Society and Individual Identity
Language Arts - Grade 9
This unit of inquiry is not a recipe book but rather a launchpad to inspire new BIG IDEAS. We encourage you to use and/or modify one, or several of the BIG IDEAS below. Adapt it to the grade/ ability level of your students.
Social values form the individual.
How does the diverse society in which we live shape our personal and collective identity?
Choose or devise practices to encourage students to be open to new experiences and ways of thinking in your classroom. For example, the MindUP in-school program.
Discovery and Inspiration:
Launch the Project
• Introduce the Theme: Present the Enduring Understanding and Guiding Questions using vocabulary that is appropriate for your grade level.
• About Vancouver Biennale: Play a short video.
• Create Project Space: Brainstorm ideas to make the project theme visual and visible using bulletin boards, and/or a project corner to share relevant materials and inquiry questions and processes.
• Introduction to Sculpture and Public Art Unit Plan for information on how art has evolved over time and the unique experience sculptures and/or public art brings.
• Vancouver Biennale 2014-2016 Exhibition Theme: Open Borders / Crossroads Vancouver
• Vancouver Biennale Legacy: Walking Figures (Magdalena Abakanowicz, Poland)
• Dough Portraits and other works of Soren Dahlgaard, Denmark from Vancouver Biennale 2009 – 2011.
• About Artist and Artwork (PDF)
Learning to Learn:
Make a visit to Walking Figures and encourage students to freely explore and interact with the art pieces individually and in groups. This Art Inquiry process enables the students to practice observing, describing, interpreting, and sharing visual information and personal experiences. Use the Art Inquiry Worksheet (PDF) to guide and capture their ideas and impressions. Customize or create your own Art Inquiry Worksheet as appropriate for your project and class needs.
• Sharing Art Inquiry Experience: Ask students to share the Art Inquiry Worksheet responses in class.
• Artist Themes – Research: In small groups students rotate between information stations detailing Abakanowicz’s life and work. Station topics include: (1) education and training; (2) lifetime of artwork; (2) materials and processes; (3) beliefs and values. At each station, students answer questions and complete a task. For example, at the station “life’s work” students might plot the artist’s various installations on a map of the world.
• Artist Themes – Identity: Referencing the Walking Figures, discuss how the society has shaped the identity of the artist from the research on the artist. How is the identity reflected on the art piece? Make reference to the guiding question on how does the diverse society in which we live shape our personal and collective identity?
In shared small group discussions, have each group complete a short answer to the question: where do we find our role within society? and share with the class. Ask the students to take five to ten minutes to describe themselves through a sketch (perhaps a symbol) or through a select few words. Led a discussion to summarize what are the core themes and values the class has identified. Use activities as an Identity Shield.

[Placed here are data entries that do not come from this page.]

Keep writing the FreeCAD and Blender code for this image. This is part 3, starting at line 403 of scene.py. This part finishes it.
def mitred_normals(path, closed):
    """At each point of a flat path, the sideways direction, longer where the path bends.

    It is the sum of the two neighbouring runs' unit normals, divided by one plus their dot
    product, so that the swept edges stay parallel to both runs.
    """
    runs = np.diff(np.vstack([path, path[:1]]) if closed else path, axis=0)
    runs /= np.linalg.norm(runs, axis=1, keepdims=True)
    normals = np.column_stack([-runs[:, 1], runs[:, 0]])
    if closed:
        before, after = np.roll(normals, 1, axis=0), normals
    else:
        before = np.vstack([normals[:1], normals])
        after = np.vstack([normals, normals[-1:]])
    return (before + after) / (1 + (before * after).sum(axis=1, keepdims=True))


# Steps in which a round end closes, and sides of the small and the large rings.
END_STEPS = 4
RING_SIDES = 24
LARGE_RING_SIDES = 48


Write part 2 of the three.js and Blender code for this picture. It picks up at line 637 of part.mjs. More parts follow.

Giving the students five minutes to think, have them write down twenty traits and characteristics that society guides us to follow and become. Swap and share these with the person next to you and then crumple/throw them away, both literally and figuratively.
Dividing the class into groups, have them collectively brainstorm what it means for them to be a Vancouverite or to a larger extent, Canadian. Share the ideas as a class. What are some of the things that people have come up with? Are they similar to anybody’s perceived self-identity? Why or why not? Discuss the advantages and disadvantages of relating to a larger society.

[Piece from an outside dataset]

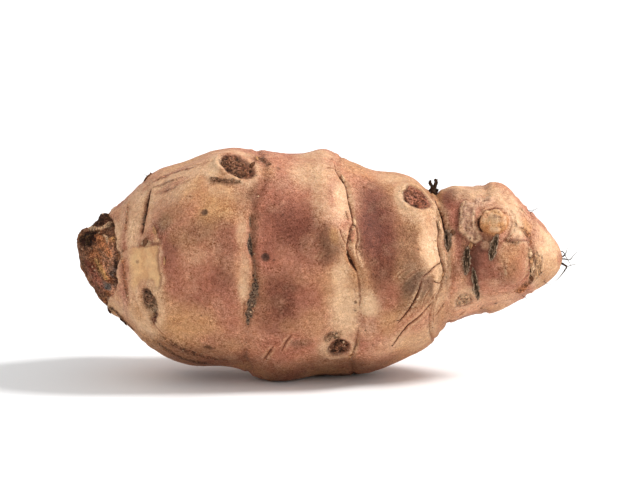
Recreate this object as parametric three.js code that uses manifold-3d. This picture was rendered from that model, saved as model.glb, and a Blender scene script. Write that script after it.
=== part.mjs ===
// A Jerusalem artichoke: one knobbly tuber lying on its side, stem scar at the left (-X) and
// growing tip at the right (+X), with the few small things that grow out of it and could be
// picked off by hand: fine rootlets at the tip, a stub of dry root in the neck and the dried
// scale leaves at the joints.
// Millimetres, +Z up. The origin is the middle of the bounding box, on the resting surface.
import * as THREE from "three";
import { mergeVertices } from "three/addons/utils/BufferGeometryUtils.js";
import Module from "manifold-3d";

const FULL_TURN = 2 * Math.PI;
const DEGREE = Math.PI / 180;

// Mesh fineness of the tuber: steps from end to end and steps round it.
const STEPS_ALONG = 58;
const STEPS_AROUND = 64;

// Gap kept between the tuber and the pieces that grow on it.
const GAP = 0.3;

// Cross-sections from the stem scar to the tip. "along" is the distance from the stem end,
// "low" and "high" are the heights of the underside and the top, "breadth" is the width from
// front to back and "aside" moves the middle of the section away from the front.
const SECTIONS = [
  { along: 0.0, low: 25.8, high: 25.8, breadth: 0.0, aside: 1.0 },
  { along: 0.5, low: 23.3, high: 28.0, breadth: 6.0, aside: 1.0 },
  { along: 1.4, low: 20.5, high: 29.1, breadth: 9.6, aside: 1.0 },
  { along: 3.2, low: 17.0, high: 30.0, breadth: 13.4, aside: 0.9 },
  { along: 6.5, low: 13.2, high: 32.4, breadth: 18.4, aside: 0.7 },
  { along: 9.5, low: 10.9, high: 34.8, breadth: 23.2, aside: 0.5 },
  { along: 13.0, low: 7.5, high: 38.3, breadth: 29.6, aside: 0.3 },
  { along: 16.5, low: 4.4, high: 40.2, breadth: 34.2, aside: 0.1 },
  { along: 21.0, low: 2.6, high: 42.3, breadth: 38.0, aside: -0.2 },
  { along: 26.0, low: 2.0, high: 44.2, breadth: 40.4, aside: -0.4 },
  { along: 31.0, low: 1.7, high: 45.2, breadth: 41.6, aside: -0.5 },
  { along: 36.0, low: 0.8, high: 44.9, breadth: 41.8, aside: -0.4 },
  { along: 40.5, low: 0.4, high: 43.7, breadth: 42.2, aside: -0.2 },
  { along: 45.0, low: 0.9, high: 43.0, breadth: 42.2, aside: 0.1 },
  { along: 49.0, low: 0.6, high: 44.2, breadth: 41.8, aside: 0.4 },
  { along: 54.0, low: 0.5, high: 42.3, breadth: 39.6, aside: 0.7 },
  { along: 58.0, low: 0.9, high: 40.7, breadth: 37.8, aside: 0.8 },
  { along: 62.0, low: 2.5, high: 39.8, breadth: 36.4, aside: 0.7 },
  { along: 66.0, low: 4.6, high: 38.8, breadth: 33.6, aside: 0.5 },
  { along: 69.5, low: 6.8, high: 36.7, breadth: 29.2, aside: 0.3 },
  { along: 73.0, low: 9.9, high: 37.0, breadth: 26.2, aside: 0.4 },
  { along: 78.0, low: 11.8, high: 37.4, breadth: 25.2, aside: 0.6 },
  { along: 82.0, low: 12.3, high: 37.8, breadth: 24.2, aside: 0.6 },
  { along: 85.5, low: 14.1, high: 36.2, breadth: 21.4, aside: 0.4 },
  { along: 89.0, low: 16.6, high: 32.1, breadth: 15.8, aside: 0.2 },
  { along: 92.5, low: 18.7, high: 28.2, breadth: 9.8, aside: 0.0 },
  { along: 94.4, low: 20.6, high: 25.6, breadth: 5.2, aside: 0.0 },
  { along: 95.1, low: 23.0, high: 23.0, breadth: 0.0, aside: 0.0 },
];

// The joints of the stem that the tuber is made of: a shallow groove runs round it at each.
// Each groove wanders along the tuber by "sway" as it goes round.
const RINGS = [
  { along: 7.8, sway: 0.5, phase: 0.4, depth: 0.35, width: 1.3 },
  { along: 14.2, sway: 1.4, phase: 2.8, depth: 0.45, width: 1.5 },
  { along: 34.2, sway: 0.8, phase: 0.6, depth: 0.95, width: 1.7 },
  { along: 53.0, sway: 1.2, phase: 3.6, depth: 0.8, width: 1.7 },
  { along: 70.9, sway: 0.9, phase: 3.2, depth: 1.5, width: 1.9 },
  { along: 79.3, sway: 0.7, phase: 1.1, depth: 0.3, width: 1.4 },
  { along: 88.0, sway: 0.5, phase: 2.0, depth: 0.35, width: 1.4 },
];

// Bud swellings (rise above 0) and hollows (below 0). "turn" is the angle round the tuber in
// degrees: 0 faces the front (-Y), 90 is the top, 180 the back and 270 the underside.
const SWELLINGS = [
  { along: 30.4, turn: 62, reach: 6.0, rise: 0.9 },
  { along: 50.0, turn: 20, reach: 5.6, rise: 1.5 },
  { along: 49.5, turn: 92, reach: 4.4, rise: 0.8 },
  { along: 66.0, turn: 58, reach: 5.2, rise: 1.5 },
  { along: 68.0, turn: -4, reach: 6.0, rise: 1.4 },
  { along: 58.3, turn: 38, reach: 4.6, rise: -0.9 },
  { along: 46.0, turn: -12, reach: 6.0, rise: -0.5 },
  { along: 51.0, turn: -42, reach: 4.4, rise: 0.7 },
  { along: 23.5, turn: 12, reach: 7.0, rise: 0.5 },
  { along: 14.6, turn: -18, reach: 3.2, rise: -0.6 },
  { along: 20.0, turn: -52, reach: 6.5, rise: 0.8 },
  { along: 81.4, turn: 32, reach: 2.5, rise: 1.4 },
  { along: 84.6, turn: -18, reach: 2.8, rise: 0.8 },
  { along: 82.4, turn: 92, reach: 3.0, rise: 0.6 },
  { along: 76.2, turn: -36, reach: 2.4, rise: 0.4 },
  { along: 28.5, turn: 168, reach: 5.6, rise: 1.6 },
  { along: 22.0, turn: 118, reach: 6.0, rise: 0.7 },
  { along: 47.0, turn: 148, reach: 6.2, rise: 1.3 },
  { along: 48.5, turn: 214, reach: 5.4, rise: 1.0 },
  { along: 64.5, turn: 172, reach: 5.8, rise: 1.5 },
  { along: 60.0, turn: 226, reach: 5.0, rise: 0.9 },
  { along: 40.0, turn: 186, reach: 5.5, rise: -0.6 },
  { along: 80.5, turn: 158, reach: 3.0, rise: 1.0 },
  { along: 77.5, turn: 232, reach: 3.0, rise: 0.8 },
  { along: 12.5, turn: 196, reach: 3.6, rise: -0.4 },
  // the two swellings that the tuber rests on
  { along: 38.8, turn: -78, reach: 6.6, rise: 1.7 },
  { along: 52.6, turn: -103, reach: 7.4, rise: 1.7 },
];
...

Using the ideas discussed in class, create a human portrait of yourself that meshes together your self-identity and your larger identity. Depict the image that others project on you looking through a mirror, holding a gaze with an image of who you see yourself as, illustrating the similarities and contrasts between the two personas. Create a ‘How I see myself’ meme that includes how you view yourself, how your peers see you, how your parents see you, how your teachers/boss sees you, and finally how society sees you. Are these very different? Are these similar? How does this make you feel?
Student Creations and Taking Action
Students decide on a method to communicate their personal identity and its relation to collective identity through the use of posters, paintings, written poems, film, sketches or other visual modes.
Rather than celebrating our idea of acceptance through a pink shirt day where the concept is ambiguous and the true intent is masked, have a day where everybody wears their beliefs and traits quite literally on themselves, letting other students appreciate them for who they individually are, and not what they might be.
• Teacher and students can reflect on their entire learning process by revisiting the Enduring Understanding and relevant Guiding Questions.
• How did the unit of study open inquiry, create cross–curricular learning opportunities and/or apply learning to real life situations? Has this unit of inquiry changed your opinions, values and world view? In what ways, if any, has it helped you grow as a learner?
Ideas for Cross-Curricular Access
• Language Arts: Author a creative short story that features a setting void of plot, vividly describing your own values and beliefs. Use the tone of the writing and mood to convey the important themes.
• Social Studies: Spanning a timeline of thirty to forty years, depict Canada and its cultural identity, showing how it has transformed over the past few decades. Who were the cultural icons during these periods and how did they influence the masses?